_EXERCISE GOAL:_ Write each line out again exactly as written.

_MATERIAL PROVIDED:_

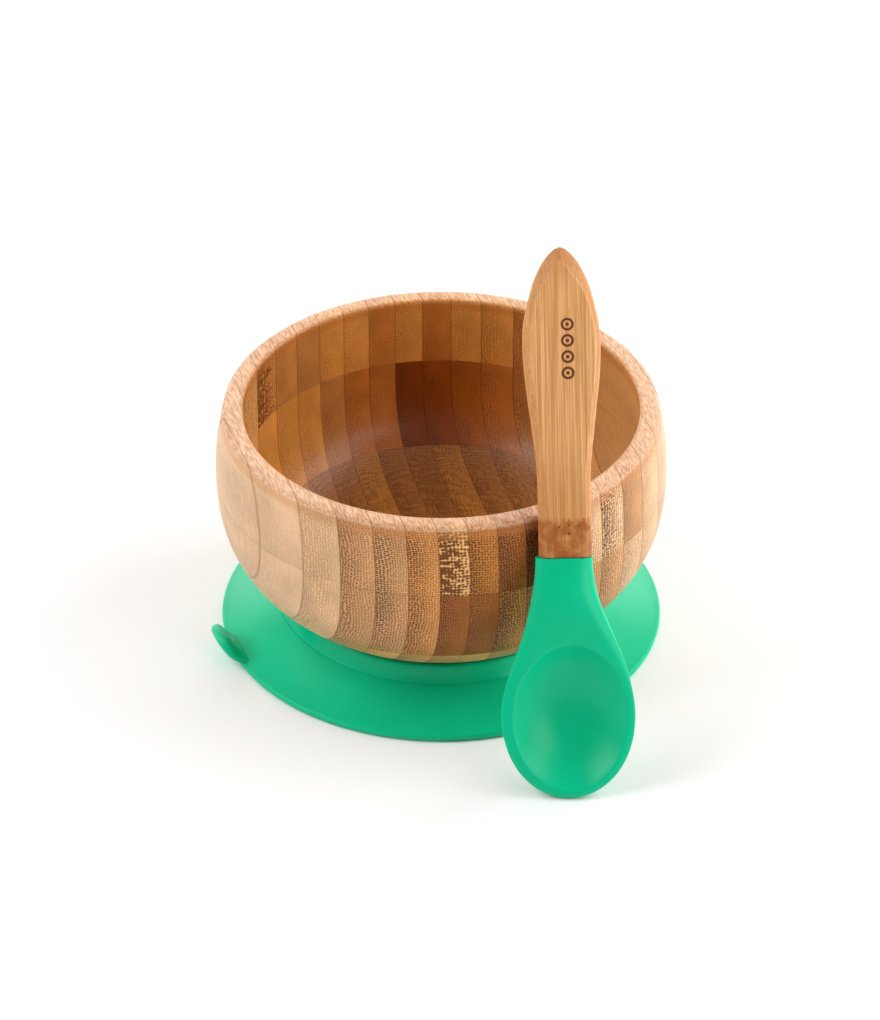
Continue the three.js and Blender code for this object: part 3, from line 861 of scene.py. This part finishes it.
def build_floor():
    bpy.ops.mesh.primitive_plane_add(size=8, location=(0, 0, -0.0002))
    floor = bpy.context.object
    floor.name = "studio_floor"
    floor.data.materials.append(backdrop_material())


# Soft boxes: the direction from the object, the distance and size in metres, and the power.
LIGHTS = {"key_left": ((-1.0, -0.05, 0.8), 1.1, (0.9, 0.8), 10),
          "fill_right": ((1.0, 0.2, 0.7), 1.1, (0.9, 0.8), 10),
          "backdrop": ((0.0, 1.0, 0.38), 1.2, (1.9, 0.5), 11),
          "front_right": ((0.95, -0.75, 0.5), 1.2, (0.7, 0.7), 5.2)}


def add_light(name, direction, distance, size, power):
    light = bpy.data.lights.new(name, "AREA")
    light.shape = "RECTANGLE"
    light.size, light.size_y = size
    light.energy = power
    lamp = bpy.data.objects.new(name, light)
    bpy.context.scene.collection.objects.link(lamp)
    aim = Vector(direction).normalized()
    target = Vector((AXIS_X, AXIS_Y, 0.035))
    lamp.location = target + aim * distance
    lamp.rotation_euler = aim.to_track_quat("Z", "Y").to_euler()


def build_lights():
    world = bpy.data.worlds.new("studio")
    world.use_nodes = True
    sky = world.node_tree.nodes["Background"]
    sky.inputs[0].default_value = (1.0, 1.0, 1.0, 1)
    sky.inputs[1].default_value = 0.25
    bpy.context.scene.world = world
    for name, settings in LIGHTS.items():
        add_light(name, *settings)


def build_camera():
    """A long lens on the bowl's axis, looking down on it as in the photograph."""
    elevation = math.radians(34.313)
    distance, target_x, target_z = 1.4, -0.344 * MM, 34.951 * MM
    focal_px, frame_px = 4936.4, 1020
    camera = bpy.data.cameras.new("camera")
    camera.lens = focal_px * camera.sensor_width / frame_px
    holder = bpy.data.objects.new("camera", camera)
    bpy.context.scene.collection.objects.link(holder)
    holder.location = (AXIS_X + target_x, AXIS_Y - distance * math.cos(elevation),
                       target_z + distance * math.sin(elevation))
    holder.rotation_euler = (math.pi / 2 - elevation, 0, 0)
    bpy.context.scene.camera = holder


build_floor()
build_lights()
build_camera()
bpy.context.scene.view_settings.view_transform = "Standard"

_THE RESULT:_
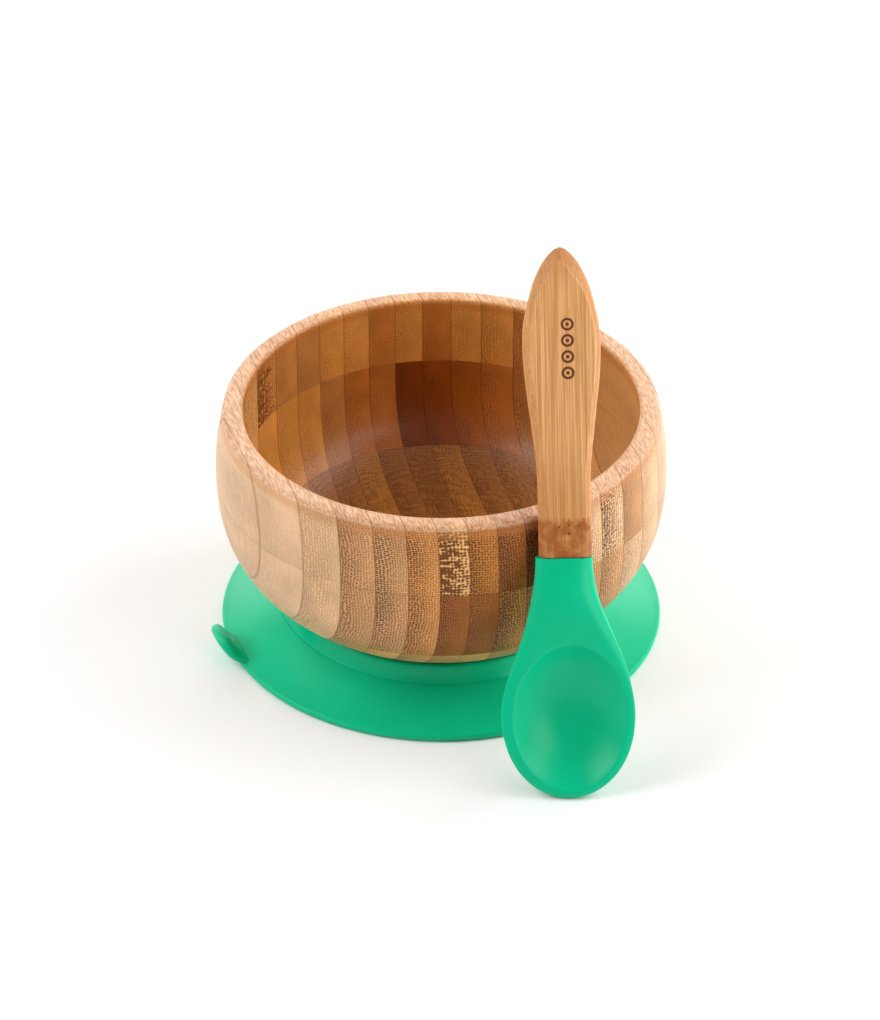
Continue the three.js and Blender code for this object: part 3, from line 861 of scene.py. This part finishes it.
def build_floor():
    bpy.ops.mesh.primitive_plane_add(size=8, location=(0, 0, -0.0002))
    floor = bpy.context.object
    floor.name = "studio_floor"
    floor.data.materials.append(backdrop_material())


# Soft boxes: the direction from the object, the distance and size in metres, and the power.
LIGHTS = {"key_left": ((-1.0, -0.05, 0.8), 1.1, (0.9, 0.8), 10),
          "fill_right": ((1.0, 0.2, 0.7), 1.1, (0.9, 0.8), 10),
          "backdrop": ((0.0, 1.0, 0.38), 1.2, (1.9, 0.5), 11),
          "front_right": ((0.95, -0.75, 0.5), 1.2, (0.7, 0.7), 5.2)}


def add_light(name, direction, distance, size, power):
    light = bpy.data.lights.new(name, "AREA")
    light.shape = "RECTANGLE"
    light.size, light.size_y = size
    light.energy = power
    lamp = bpy.data.objects.new(name, light)
    bpy.context.scene.collection.objects.link(lamp)
    aim = Vector(direction).normalized()
    target = Vector((AXIS_X, AXIS_Y, 0.035))
    lamp.location = target + aim * distance
    lamp.rotation_euler = aim.to_track_quat("Z", "Y").to_euler()


def build_lights():
    world = bpy.data.worlds.new("studio")
    world.use_nodes = True
    sky = world.node_tree.nodes["Background"]
    sky.inputs[0].default_value = (1.0, 1.0, 1.0, 1)
    sky.inputs[1].default_value = 0.25
    bpy.context.scene.world = world
    for name, settings in LIGHTS.items():
        add_light(name, *settings)


def build_camera():
    """A long lens on the bowl's axis, looking down on it as in the photograph."""
    elevation = math.radians(34.313)
    distance, target_x, target_z = 1.4, -0.344 * MM, 34.951 * MM
    focal_px, frame_px = 4936.4, 1020
    camera = bpy.data.cameras.new("camera")
    camera.lens = focal_px * camera.sensor_width / frame_px
    holder = bpy.data.objects.new("camera", camera)
    bpy.context.scene.collection.objects.link(holder)
    holder.location = (AXIS_X + target_x, AXIS_Y - distance * math.cos(elevation),
                       target_z + distance * math.sin(elevation))
    holder.rotation_euler = (math.pi / 2 - elevation, 0, 0)
    bpy.context.scene.camera = holder


build_floor()
build_lights()
build_camera()
bpy.context.scene.view_settings.view_transform = "Standard"